Sure she can drive standard, but in a fake, false, spank-n-crank type of way. I bet she can't double clutch her way out of a paper bag when the time comes to really ask for the performance that car is capable of. She needs to drive Raging Bull FORWARD! Not be riding the brakes into turns. Let it go! Let go of it's face! (No, no, she shouldn't actually let go of the the steering wheel. I am speaking metaphorically here)"
|It is weird, when I take my customers out to lunch, they never let me drive. Even though I have four doors now.
Even the guy at the dealership asked me if I really needed the STI, when I was unlikely to even push the base model WRX anywhere remotely near its performance limits. You know things are bad when a car salesman tries to talk you out of spending money.
So - yes. I know. I have officially become the automotive world's equivalent of a horse petter. The woman who buys the imported warmblood schoolmaster, and hopes someday to show Grand Prix. Or at very least, canter while not attached to the longe line.
Which I don't think is fair, really. Had I bought a 1992 AstroVan no one would have expected me to fill it with children and go to soccer games. Come to think of it - when you buy a $500 Quarter horse at the auction, no one scoffs and asks when you plan to herd cattle on the plains of Alberta. You are allowed to aim as low as you want without stirring up any eye-rolling. Just don't put on a show that implies you may someday achieve pretentious things that are far beyond any limits of reality.
But it has left me thinking a bit about the similarities between learning to drive a performance car, and learning to ride a performance horse as well. For example, if the gold standard of a beautiful hunter round is to ride a horse that makes it look like you are doing nothing while the horse floats you effortlessly over the jumps, then I guess the car equivalent you would buy would be a big BMW M series sedan or something similar that is admired by your grandfather.
However, if you want to make it around the Isle of Man without T-boning a quaint stone wall and dying, it is all about lightning fast acceleration and deceleration and overall handling when things get hairy. In other words - it is really about the transitions.
Just like in dressage.
I have no idea what became of my test book during my move (probably collecting dust at Value Village with the truckload of other possessions I could not be bothered to cart along with me), but as I recall from scribing, the most often repeated whisper to the judge during a day of sweating your crotch off in long pants is "uhhh...mark for transitions?".
Judges often forget that they not only have to come up with a score and something pithy to say about the fact that the rider's extended canter looks exactly like their collected canter, and both closely resemble whatever plain old canter the horse in question is likely to offer up given his choice of gaits... but also must elaborate on the non-existent differences as the rider makes some sort of a show out of transitioning from one of these states to the other.

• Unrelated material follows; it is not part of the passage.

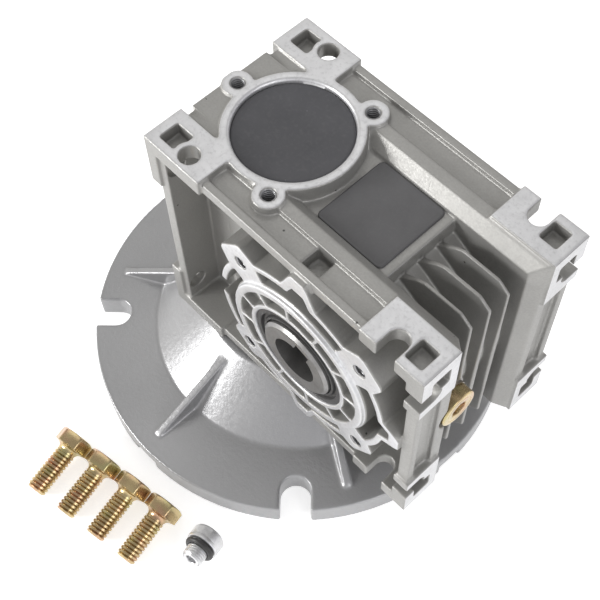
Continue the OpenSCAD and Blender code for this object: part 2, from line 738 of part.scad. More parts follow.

Transitions are big. And this is reflected in our dressage tests. Adding a separate line to score transitions enables the judge to ding you not only for doing things poorly one at a time, but also for the fact that you can't even string together your clusterfuck of errors with any amount of admirable chutzpah.
And, one thing that was becoming evident to me as I toiled away trying to move the dial on Ms. V's progress from training level to - uh - something beyond training level - was that although having a "sensitive", "hot off the leg", "responsive" horse is a lot more pleasant a lot of the time than having something that requires more effort to get rolling - doing a smooth transition with such an animal is a lot more difficult than doing them on a horse that breathes a little less fire.
You know all of that stuff about "timing of the aids" and "leg before hand" and "ride every stride"... well sure, you need to do all of that while you are cruising around every time you ride, in every gait, blah, blah, blah. However - the time that the fact you are no Anky really shines through the brightest (or am I supposed to say Charlotte these days?) is when your hot horse either flops on her face during a downward transition with not enough leg, or nearly bursts out of her skin during and upwards one with too much leg - or actually does both during one transition, as you try in vain to patch things up mid-way into your bumbling effort. There is just so little room for error.
There is a reason big, slow, lumbering old school warmbloods still have their huge fan base. They are just so comfy and easy to ride, and if you are not doing anything requiring split second reactions, they are really your best bet. Also, if you are showing any dressage level where the transitions can be "through walk", or even a level where they can't - but a step of something weird and tense looking is likely to be punished more harshly than an also incorrect lingering semi-comatose transition (and let me tell you - it almost always is) well, old Eis-Eis-Kindskopf the 25 year old Hanoverian is probably your best bet here too if you are dreaming of a brag worthy score.
Yes, yes, of course - you will be the one laughing when the time comes to teach your fire breathing dragon horse to piaffe or passage or do anything else requiring more go than woah. I know this, you are totally correct. Just keep telling yourself that as you read the comments on your first level tests through the tears.
Bottom line - transitions can really be a bitch on a hot horse.
As is the case with cars.
Ask yourself - when is the last time you saw grandpa stall his Oldsmobile at a stoplight, then be angrily honked at by 5 impatient drivers before he is able to get the sucker fired up again and herky-jerkily drive away, chirping his tires on the pavement as he pops the clutch and gives himself whiplash?
The answer is ..never. Ever.
Now ask yourself - when is the last time you saw Curmudgeon doing all of that while driving to the office in Raging Bull. If you happen to live in the GTA, the answer might be Wednesday.